See the following diagram for rough rules of thumb for RCU's applicability:
As shown in the blue box, RCU works best if you have read-mostly data where stale and inconsistent data is permissible (but see below for more information on stale and inconsistent data). The canonical example of this case in the Linux kernel is routing tables. Because it may have taken many seconds or even minutes for the routing updates to propagate across Internet, the system has been sending packets the wrong way for quite some time. Having some small probability of continuing to send some of them the wrong way for a few more milliseconds is almost never a problem.
If you have a read-mostly workload where consistent data is required, RCU works well, as shown by the green box. One example of this case is the Linux kernel's mapping from user-level System-V semaphore IDs to the corresponding in-kernel data structures. Semaphores tend to be used far more frequently than they are created and destroyed, so this mapping is read-mostly. However, it would be erroneous to perform a semaphore operation on a semaphore that has already been deleted. This need for consistency is handled by using the lock in the in-kernel semaphore data structure, along with a “deleted” flag that is set when deleting a semaphore. If a user ID maps to an in-kernel data structure with the “deleted” flag set, the data structure is ignored, so that the user ID is flagged as invalid.
Although this requires that the readers acquire a lock for the data structure representing the semaphore itself, it allows them to dispense with locking for the mapping data structure. The readers therefore locklessly traverse the tree used to map from ID to data structure, which in turn greatly improves performance, scalability, and real-time response.
As indicated by the yellow box, RCU can also be useful for read-write workloads where consistent data is required, although usually in conjunction with a number of other synchronization primitives. For example, the dentry cache in recent Linux kernels uses RCU in conjunction with sequence locks, per-CPU locks, and per-data-structure locks to allow lockless traversal of pathnames in the common case. Although RCU can be very beneficial in this read-write case, such use is often more complex than that of the read-mostly cases.

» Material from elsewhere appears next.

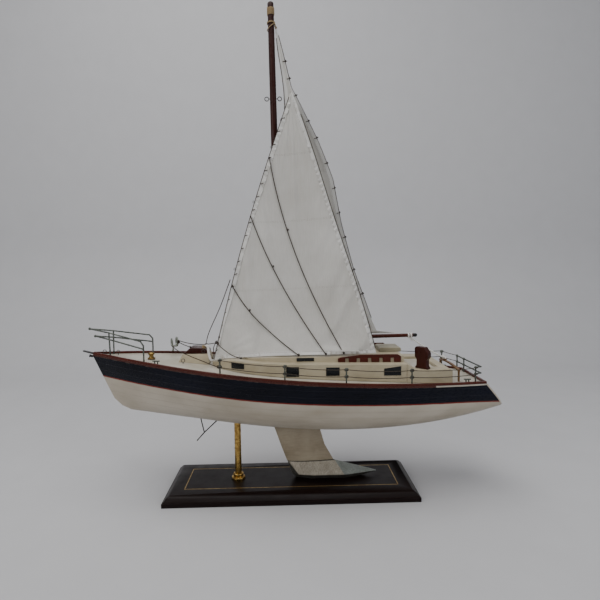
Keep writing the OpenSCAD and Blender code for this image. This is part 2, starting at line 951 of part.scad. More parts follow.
module coachroof() {
    low = [for (x = [roof_x1, -8, roof_x0]) [x, trunk_z(x) + glue]];
    color("#ece5d3")
        difference() {
            intersection() {
                linear_extrude(200)
                    polygon(roof_plan(0));
                slab_y(concat(roof_line, low), -beam, beam);
            }
            intersection() {
                linear_extrude(200)
                    polygon(roof_plan(cabin_t));
                slab_y(
                    concat([for (p = roof_line) p - [0, 1.6]], [[roof_x1, 120], [roof_x0, 120]]),
                    -beam, beam
                );
            }
        }
}

window_t = 0.6;

// Side windows: place of the fore and aft ends, low edge, and high edge at each end
windows = [
    [-63, -49, 145.9, 152, 151.6],
    [-4.7, 8.6, 138.9, 149.3, 149],
    [36.9, 50.9, 139.3, 148.2, 148],
    [97.6, 115.5, 138.6, 146, 148.3]
];

module side_windows() {
    color("#101214")
        for (w = windows)
            intersection() {
                linear_extrude(200)
                    difference() {
                        polygon(trunk_plan(-window_t));
                        polygon(trunk_plan(-glue));
                    }
                slab_y([[w[0], w[2]], [w[1], w[2]], [w[1], w[4]], [w[0], w[3]]], -beam, beam);
            }
}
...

Finally, as indicated by the red box, update-mostly workloads requiring
consistent data are rarely good places to use RCU, though there are some
exceptions.
In addition, within the Linux kernel, the SLAB_DESTROY_BY_RCU
slab-allocator flag provides type-safe memory to RCU readers, which can
greatly simplify non-blocking synchronization and other lockless
algorithms.
So what exactly is meant by stale and inconsistent data? One helpful way of looking at this important question is shown below:
This diagram compares reader-writer locking, which provides consistency and avoids stale data, with RCU, which does not. As can be seen in the upper portion of the diagram, the way that reader-writer locking avoids inconsistency and staleness is by mutual exclusion: It refuses to allow readers and writers to look at the same data at the same time. But this comes at a large cost in terms of performance and scalability, as can be seen by the boxes labeled “spin” in the upper portion of the diagram.
In contrast, RCU allows readers and updaters to run concurrently, which means that RCU readers actually see the update sooner than the rwlock readers do. Therefore, in a global sense that includes the outside world as well as the computer itself, RCU readers see data that is actually fresher and more consistent with the outside world than do rwlock readers.
In other words, the concepts of “consistency” and “stale data” are strictly internal to the system, so that RCU sacrifices internal freshness and consistency to gain improved external freshness and consistency, along with greatly improved performance, scalability, and real-time response.